Repeat the entire listing exactly.

_Rows from a dataset_
──────────────────────────────
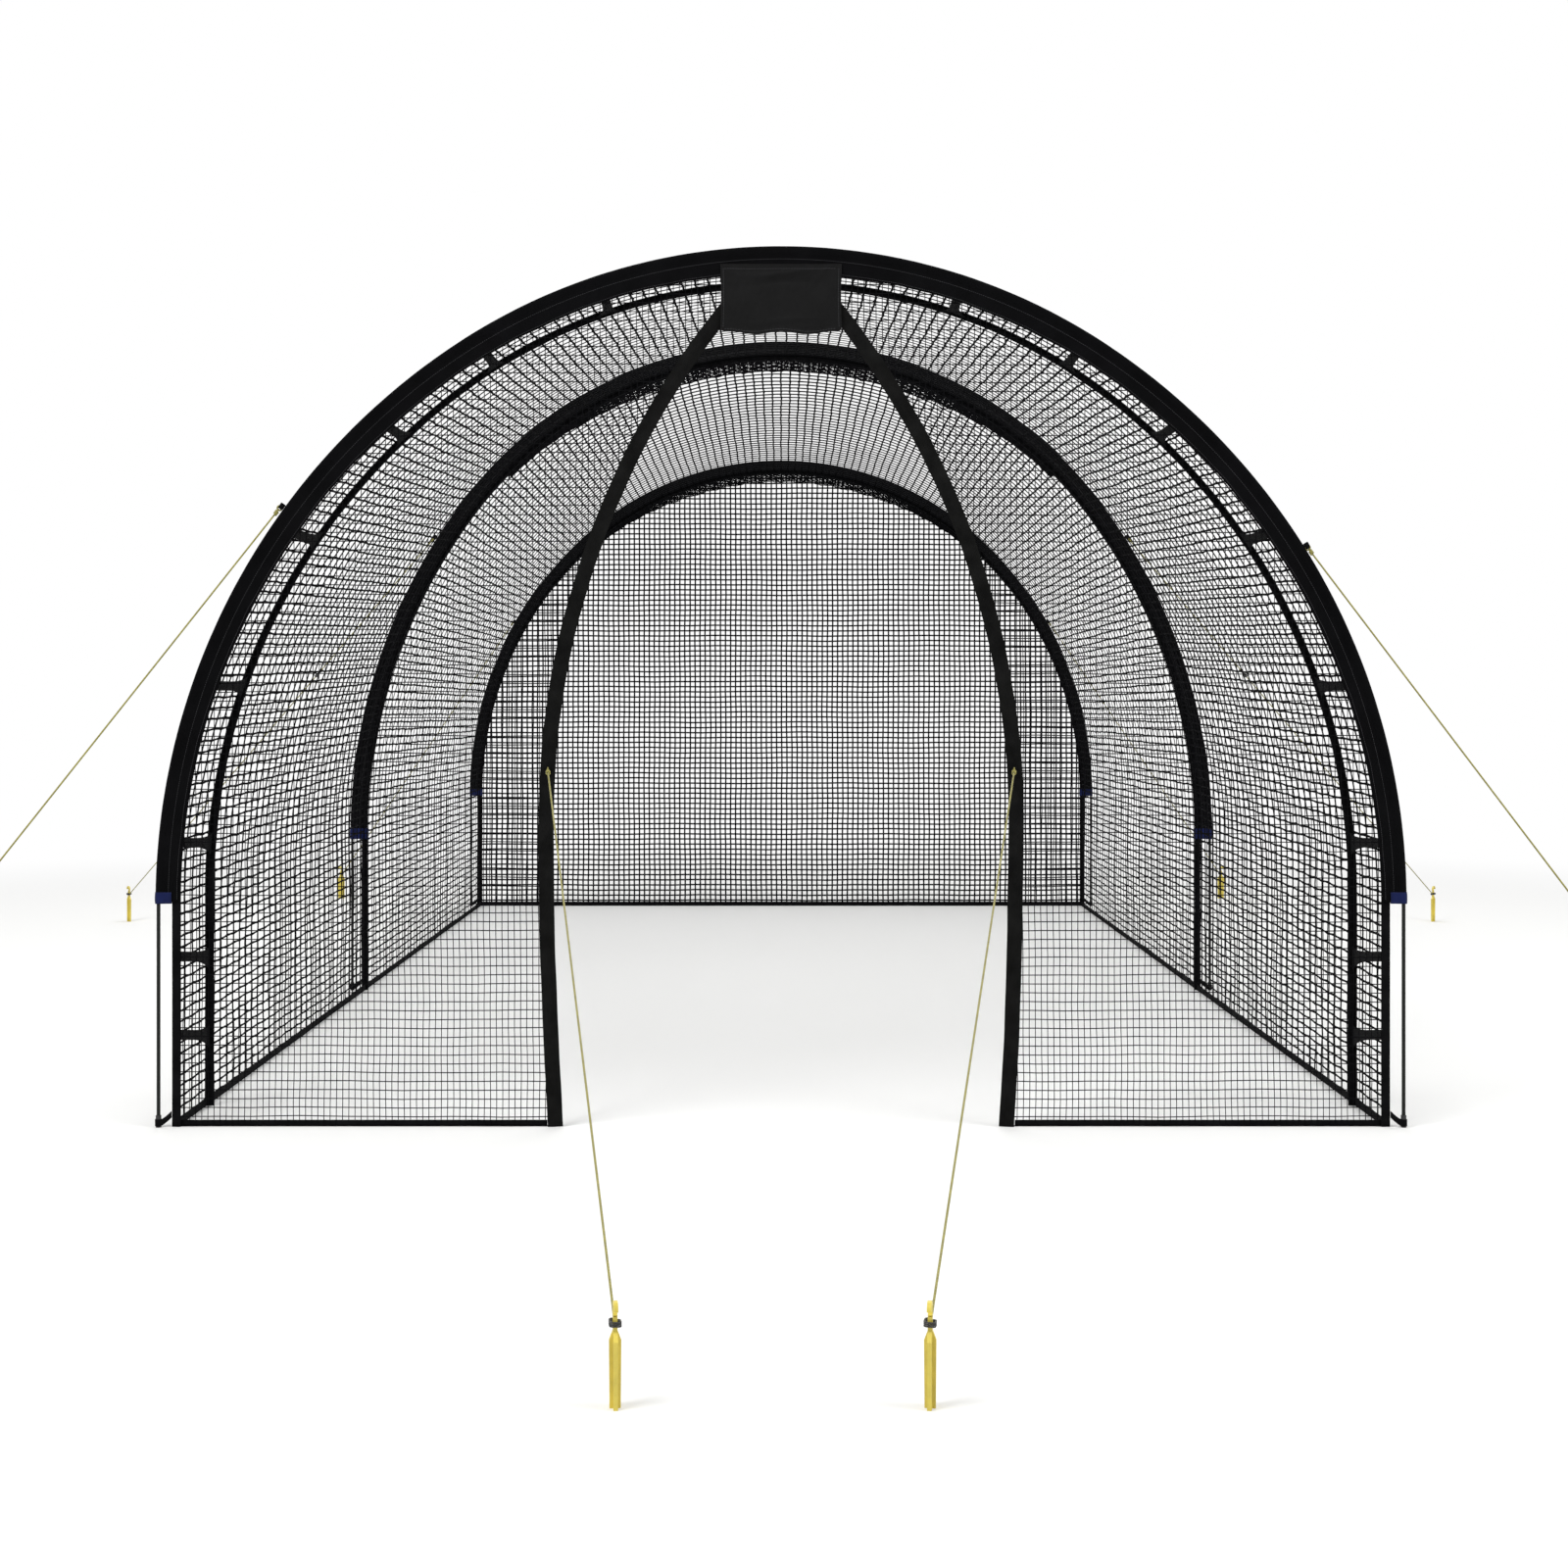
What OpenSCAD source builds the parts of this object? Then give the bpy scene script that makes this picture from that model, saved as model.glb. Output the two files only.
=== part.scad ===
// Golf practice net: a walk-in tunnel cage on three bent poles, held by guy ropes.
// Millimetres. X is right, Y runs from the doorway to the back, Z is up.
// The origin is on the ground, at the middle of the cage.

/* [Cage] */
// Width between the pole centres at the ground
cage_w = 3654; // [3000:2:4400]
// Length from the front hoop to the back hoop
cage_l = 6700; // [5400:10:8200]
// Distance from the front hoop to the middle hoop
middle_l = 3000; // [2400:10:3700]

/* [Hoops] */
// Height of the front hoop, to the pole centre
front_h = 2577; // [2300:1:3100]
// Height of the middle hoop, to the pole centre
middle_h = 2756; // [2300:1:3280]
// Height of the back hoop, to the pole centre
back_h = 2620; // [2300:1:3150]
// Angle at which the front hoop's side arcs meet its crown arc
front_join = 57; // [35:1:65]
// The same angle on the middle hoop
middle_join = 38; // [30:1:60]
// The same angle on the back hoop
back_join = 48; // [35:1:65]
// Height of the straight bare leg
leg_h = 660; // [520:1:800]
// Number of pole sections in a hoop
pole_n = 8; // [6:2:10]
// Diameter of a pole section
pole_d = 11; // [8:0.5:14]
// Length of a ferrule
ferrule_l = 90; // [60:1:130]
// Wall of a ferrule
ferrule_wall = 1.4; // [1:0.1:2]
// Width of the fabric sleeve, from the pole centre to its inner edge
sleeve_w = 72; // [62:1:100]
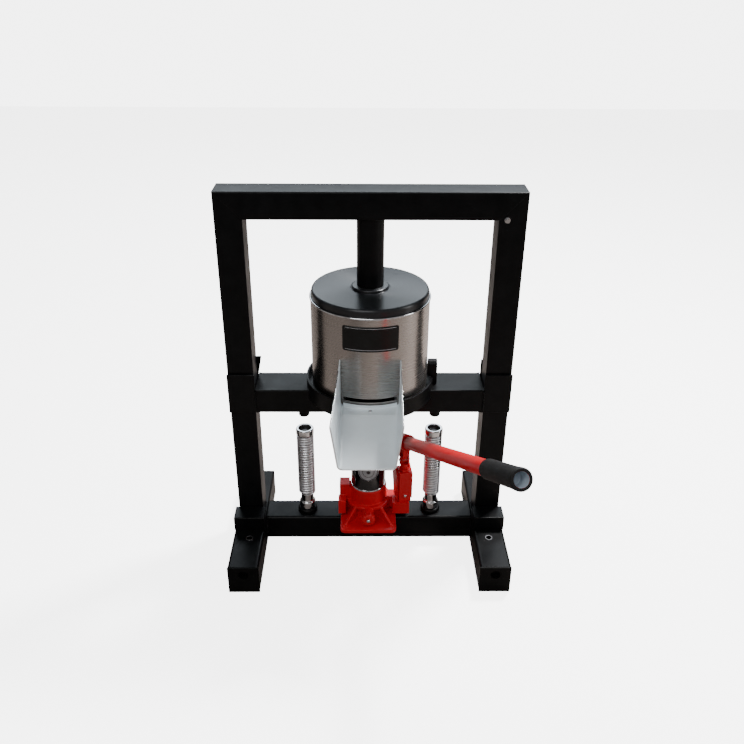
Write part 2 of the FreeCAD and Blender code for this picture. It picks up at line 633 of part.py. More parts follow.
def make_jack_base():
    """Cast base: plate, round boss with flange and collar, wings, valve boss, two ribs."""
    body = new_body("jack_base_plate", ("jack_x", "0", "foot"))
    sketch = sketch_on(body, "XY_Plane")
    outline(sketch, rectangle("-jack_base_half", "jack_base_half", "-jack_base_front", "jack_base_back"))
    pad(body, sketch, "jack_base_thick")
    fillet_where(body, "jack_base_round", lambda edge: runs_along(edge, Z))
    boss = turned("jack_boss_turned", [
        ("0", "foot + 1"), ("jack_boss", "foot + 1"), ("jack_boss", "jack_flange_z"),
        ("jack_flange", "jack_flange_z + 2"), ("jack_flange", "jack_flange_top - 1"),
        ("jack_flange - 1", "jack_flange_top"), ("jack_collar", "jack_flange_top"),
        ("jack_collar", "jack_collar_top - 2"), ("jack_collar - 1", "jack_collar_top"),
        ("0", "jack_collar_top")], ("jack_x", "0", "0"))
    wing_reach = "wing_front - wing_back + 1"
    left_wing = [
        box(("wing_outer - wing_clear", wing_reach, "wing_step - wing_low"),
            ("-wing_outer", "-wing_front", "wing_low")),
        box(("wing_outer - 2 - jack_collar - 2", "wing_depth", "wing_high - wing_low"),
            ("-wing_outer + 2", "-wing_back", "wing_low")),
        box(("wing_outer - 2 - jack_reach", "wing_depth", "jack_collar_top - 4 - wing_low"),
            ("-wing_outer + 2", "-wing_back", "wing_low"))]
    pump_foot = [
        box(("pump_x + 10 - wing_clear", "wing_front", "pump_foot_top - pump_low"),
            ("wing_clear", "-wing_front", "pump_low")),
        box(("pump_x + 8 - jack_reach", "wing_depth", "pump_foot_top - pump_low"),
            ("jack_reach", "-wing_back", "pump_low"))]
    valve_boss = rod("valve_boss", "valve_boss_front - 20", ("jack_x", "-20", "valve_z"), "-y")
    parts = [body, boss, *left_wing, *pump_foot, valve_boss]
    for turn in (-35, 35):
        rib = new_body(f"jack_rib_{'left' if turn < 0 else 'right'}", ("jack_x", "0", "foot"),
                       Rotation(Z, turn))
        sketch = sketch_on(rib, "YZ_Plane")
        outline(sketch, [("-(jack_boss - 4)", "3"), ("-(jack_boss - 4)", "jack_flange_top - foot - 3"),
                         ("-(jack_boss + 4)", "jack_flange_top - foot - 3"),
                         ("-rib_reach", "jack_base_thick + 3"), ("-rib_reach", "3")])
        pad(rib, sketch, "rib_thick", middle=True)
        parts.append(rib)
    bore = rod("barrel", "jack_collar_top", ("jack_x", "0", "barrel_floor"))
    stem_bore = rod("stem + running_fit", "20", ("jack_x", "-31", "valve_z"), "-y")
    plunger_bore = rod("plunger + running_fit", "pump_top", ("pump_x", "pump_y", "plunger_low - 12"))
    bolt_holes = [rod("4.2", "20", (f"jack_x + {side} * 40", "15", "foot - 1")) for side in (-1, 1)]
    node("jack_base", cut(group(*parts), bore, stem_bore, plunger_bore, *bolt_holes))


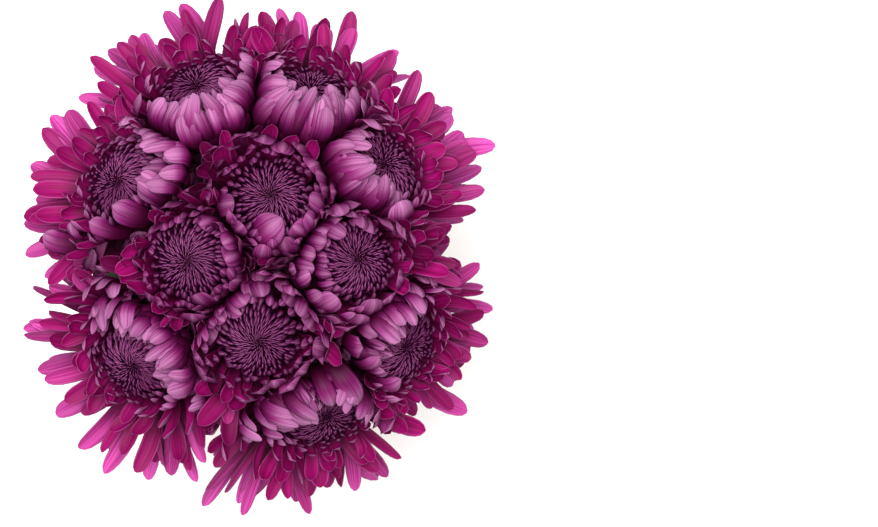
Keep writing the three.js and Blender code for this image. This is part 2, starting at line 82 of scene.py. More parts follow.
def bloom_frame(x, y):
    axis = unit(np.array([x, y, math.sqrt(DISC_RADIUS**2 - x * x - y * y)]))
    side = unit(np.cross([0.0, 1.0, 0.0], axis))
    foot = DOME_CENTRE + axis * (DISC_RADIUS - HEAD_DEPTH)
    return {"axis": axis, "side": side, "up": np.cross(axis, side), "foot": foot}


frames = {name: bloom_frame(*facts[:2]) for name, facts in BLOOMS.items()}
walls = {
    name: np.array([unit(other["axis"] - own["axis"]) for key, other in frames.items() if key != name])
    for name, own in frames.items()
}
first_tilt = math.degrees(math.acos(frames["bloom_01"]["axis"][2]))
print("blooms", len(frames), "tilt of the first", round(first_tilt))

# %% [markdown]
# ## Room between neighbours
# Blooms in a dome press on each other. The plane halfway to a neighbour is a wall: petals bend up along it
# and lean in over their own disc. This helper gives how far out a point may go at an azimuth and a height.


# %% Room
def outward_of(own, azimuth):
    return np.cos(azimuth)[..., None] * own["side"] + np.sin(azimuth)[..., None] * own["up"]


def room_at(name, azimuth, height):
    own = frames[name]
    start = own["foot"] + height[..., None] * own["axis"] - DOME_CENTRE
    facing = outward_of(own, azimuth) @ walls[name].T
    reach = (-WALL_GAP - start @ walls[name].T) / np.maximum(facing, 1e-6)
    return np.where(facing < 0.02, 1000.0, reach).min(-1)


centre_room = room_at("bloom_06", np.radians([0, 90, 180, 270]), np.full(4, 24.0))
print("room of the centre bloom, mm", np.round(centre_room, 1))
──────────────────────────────
_Reply to the exercise_
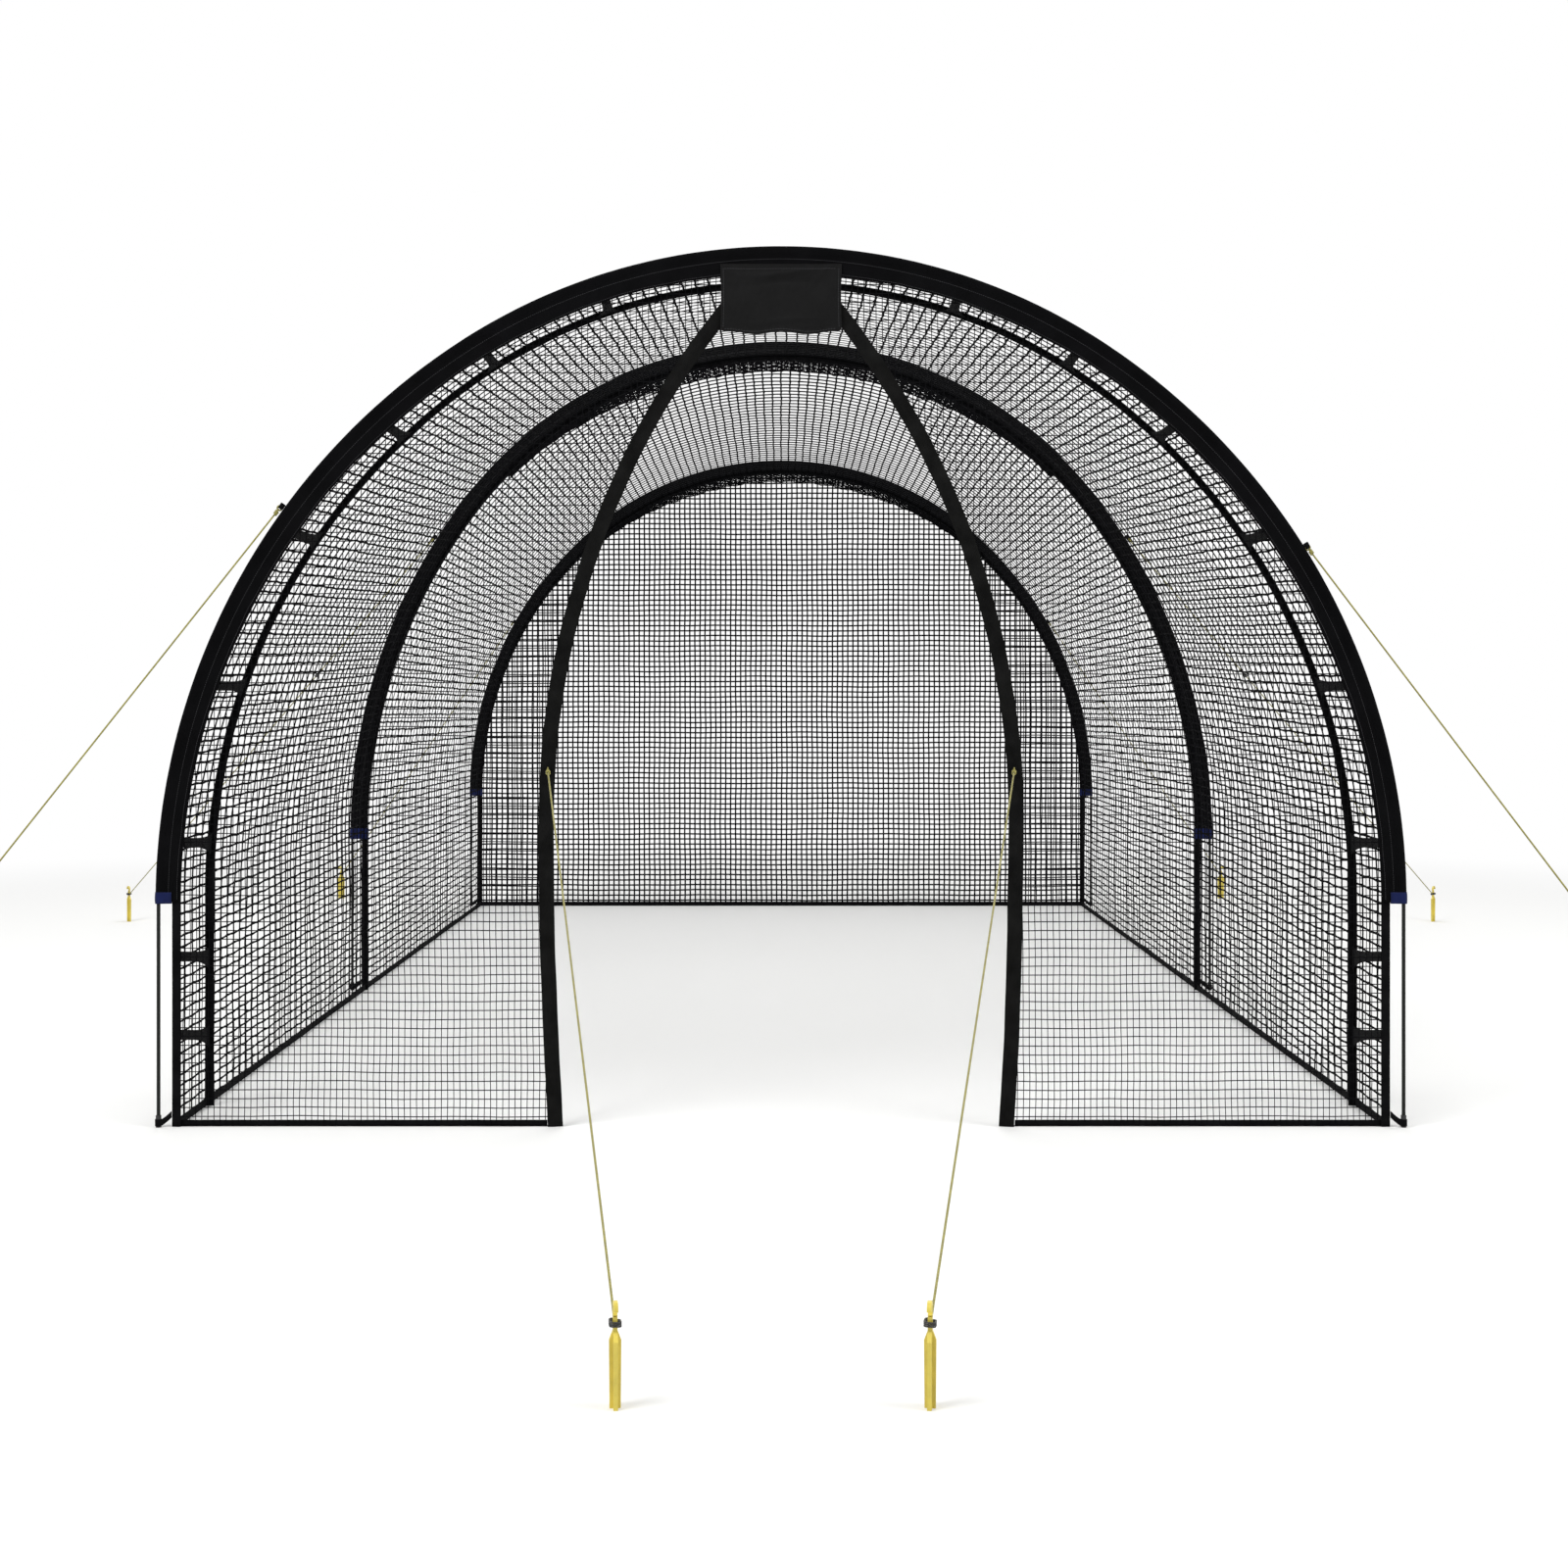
What OpenSCAD source builds the parts of this object? Then give the bpy scene script that makes this picture from that model, saved as model.glb. Output the two files only.
=== part.scad ===
// Golf practice net: a walk-in tunnel cage on three bent poles, held by guy ropes.
// Millimetres. X is right, Y runs from the doorway to the back, Z is up.
// The origin is on the ground, at the middle of the cage.

/* [Cage] */
// Width between the pole centres at the ground
cage_w = 3654; // [3000:2:4400]
// Length from the front hoop to the back hoop
cage_l = 6700; // [5400:10:8200]
// Distance from the front hoop to the middle hoop
middle_l = 3000; // [2400:10:3700]

/* [Hoops] */
// Height of the front hoop, to the pole centre
front_h = 2577; // [2300:1:3100]
// Height of the middle hoop, to the pole centre
middle_h = 2756; // [2300:1:3280]
// Height of the back hoop, to the pole centre
back_h = 2620; // [2300:1:3150]
// Angle at which the front hoop's side arcs meet its crown arc
front_join = 57; // [35:1:65]
// The same angle on the middle hoop
middle_join = 38; // [30:1:60]
// The same angle on the back hoop
back_join = 48; // [35:1:65]
// Height of the straight bare leg
leg_h = 660; // [520:1:800]
// Number of pole sections in a hoop
pole_n = 8; // [6:2:10]
// Diameter of a pole section
pole_d = 11; // [8:0.5:14]
// Length of a ferrule
ferrule_l = 90; // [60:1:130]
// Wall of a ferrule
ferrule_wall = 1.4; // [1:0.1:2]
// Width of the fabric sleeve, from the pole centre to its inner edge
sleeve_w = 72; // [62:1:100]
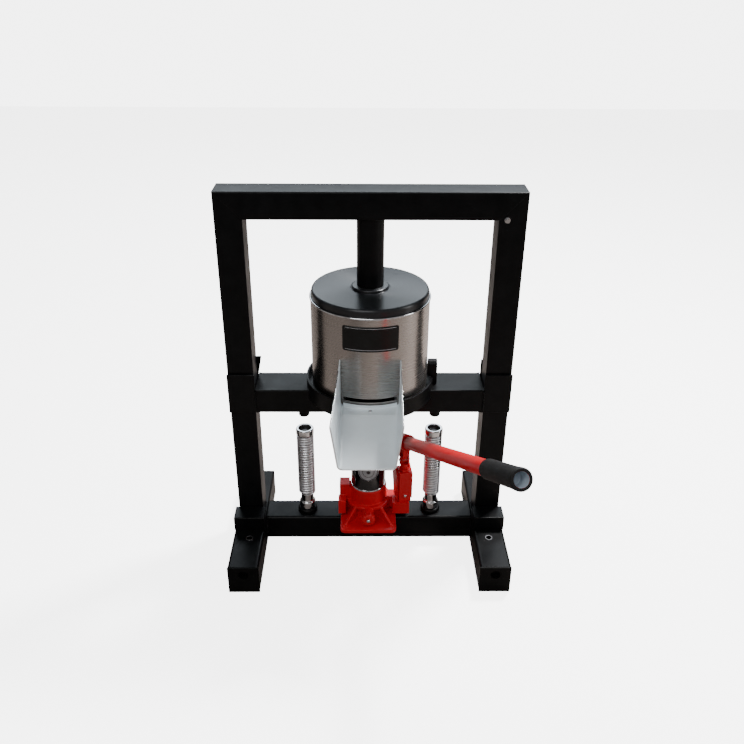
Write part 2 of the FreeCAD and Blender code for this picture. It picks up at line 633 of part.py. More parts follow.
def make_jack_base():
    """Cast base: plate, round boss with flange and collar, wings, valve boss, two ribs."""
    body = new_body("jack_base_plate", ("jack_x", "0", "foot"))
    sketch = sketch_on(body, "XY_Plane")
    outline(sketch, rectangle("-jack_base_half", "jack_base_half", "-jack_base_front", "jack_base_back"))
    pad(body, sketch, "jack_base_thick")
    fillet_where(body, "jack_base_round", lambda edge: runs_along(edge, Z))
    boss = turned("jack_boss_turned", [
        ("0", "foot + 1"), ("jack_boss", "foot + 1"), ("jack_boss", "jack_flange_z"),
        ("jack_flange", "jack_flange_z + 2"), ("jack_flange", "jack_flange_top - 1"),
        ("jack_flange - 1", "jack_flange_top"), ("jack_collar", "jack_flange_top"),
        ("jack_collar", "jack_collar_top - 2"), ("jack_collar - 1", "jack_collar_top"),
        ("0", "jack_collar_top")], ("jack_x", "0", "0"))
    wing_reach = "wing_front - wing_back + 1"
    left_wing = [
        box(("wing_outer - wing_clear", wing_reach, "wing_step - wing_low"),
            ("-wing_outer", "-wing_front", "wing_low")),
        box(("wing_outer - 2 - jack_collar - 2", "wing_depth", "wing_high - wing_low"),
            ("-wing_outer + 2", "-wing_back", "wing_low")),
        box(("wing_outer - 2 - jack_reach", "wing_depth", "jack_collar_top - 4 - wing_low"),
            ("-wing_outer + 2", "-wing_back", "wing_low"))]
    pump_foot = [
        box(("pump_x + 10 - wing_clear", "wing_front", "pump_foot_top - pump_low"),
            ("wing_clear", "-wing_front", "pump_low")),
        box(("pump_x + 8 - jack_reach", "wing_depth", "pump_foot_top - pump_low"),
            ("jack_reach", "-wing_back", "pump_low"))]
    valve_boss = rod("valve_boss", "valve_boss_front - 20", ("jack_x", "-20", "valve_z"), "-y")
    parts = [body, boss, *left_wing, *pump_foot, valve_boss]
    for turn in (-35, 35):
        rib = new_body(f"jack_rib_{'left' if turn < 0 else 'right'}", ("jack_x", "0", "foot"),
                       Rotation(Z, turn))
        sketch = sketch_on(rib, "YZ_Plane")
        outline(sketch, [("-(jack_boss - 4)", "3"), ("-(jack_boss - 4)", "jack_flange_top - foot - 3"),
                         ("-(jack_boss + 4)", "jack_flange_top - foot - 3"),
                         ("-rib_reach", "jack_base_thick + 3"), ("-rib_reach", "3")])
        pad(rib, sketch, "rib_thick", middle=True)
        parts.append(rib)
    bore = rod("barrel", "jack_collar_top", ("jack_x", "0", "barrel_floor"))
    stem_bore = rod("stem + running_fit", "20", ("jack_x", "-31", "valve_z"), "-y")
    plunger_bore = rod("plunger + running_fit", "pump_top", ("pump_x", "pump_y", "plunger_low - 12"))
    bolt_holes = [rod("4.2", "20", (f"jack_x + {side} * 40", "15", "foot - 1")) for side in (-1, 1)]
    node("jack_base", cut(group(*parts), bore, stem_bore, plunger_bore, *bolt_holes))


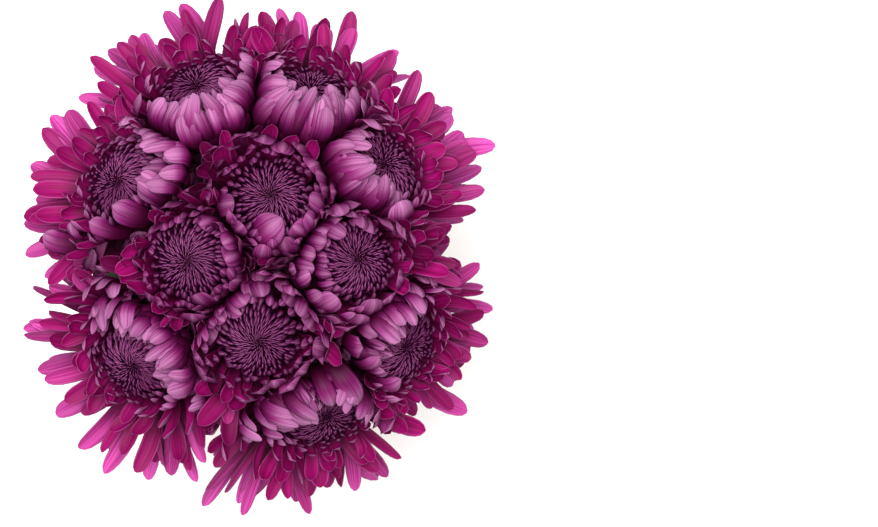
Keep writing the three.js and Blender code for this image. This is part 2, starting at line 82 of scene.py. More parts follow.
def bloom_frame(x, y):
    axis = unit(np.array([x, y, math.sqrt(DISC_RADIUS**2 - x * x - y * y)]))
    side = unit(np.cross([0.0, 1.0, 0.0], axis))
    foot = DOME_CENTRE + axis * (DISC_RADIUS - HEAD_DEPTH)
    return {"axis": axis, "side": side, "up": np.cross(axis, side), "foot": foot}


frames = {name: bloom_frame(*facts[:2]) for name, facts in BLOOMS.items()}
walls = {
    name: np.array([unit(other["axis"] - own["axis"]) for key, other in frames.items() if key != name])
    for name, own in frames.items()
}
first_tilt = math.degrees(math.acos(frames["bloom_01"]["axis"][2]))
print("blooms", len(frames), "tilt of the first", round(first_tilt))

# %% [markdown]
# ## Room between neighbours
# Blooms in a dome press on each other. The plane halfway to a neighbour is a wall: petals bend up along it
# and lean in over their own disc. This helper gives how far out a point may go at an azimuth and a height.


# %% Room
def outward_of(own, azimuth):
    return np.cos(azimuth)[..., None] * own["side"] + np.sin(azimuth)[..., None] * own["up"]


def room_at(name, azimuth, height):
    own = frames[name]
    start = own["foot"] + height[..., None] * own["axis"] - DOME_CENTRE
    facing = outward_of(own, azimuth) @ walls[name].T
    reach = (-WALL_GAP - start @ walls[name].T) / np.maximum(facing, 1e-6)
    return np.where(facing < 0.02, 1000.0, reach).min(-1)


centre_room = room_at("bloom_06", np.radians([0, 90, 180, 270]), np.full(4, 24.0))
print("room of the centre bloom, mm", np.round(centre_room, 1))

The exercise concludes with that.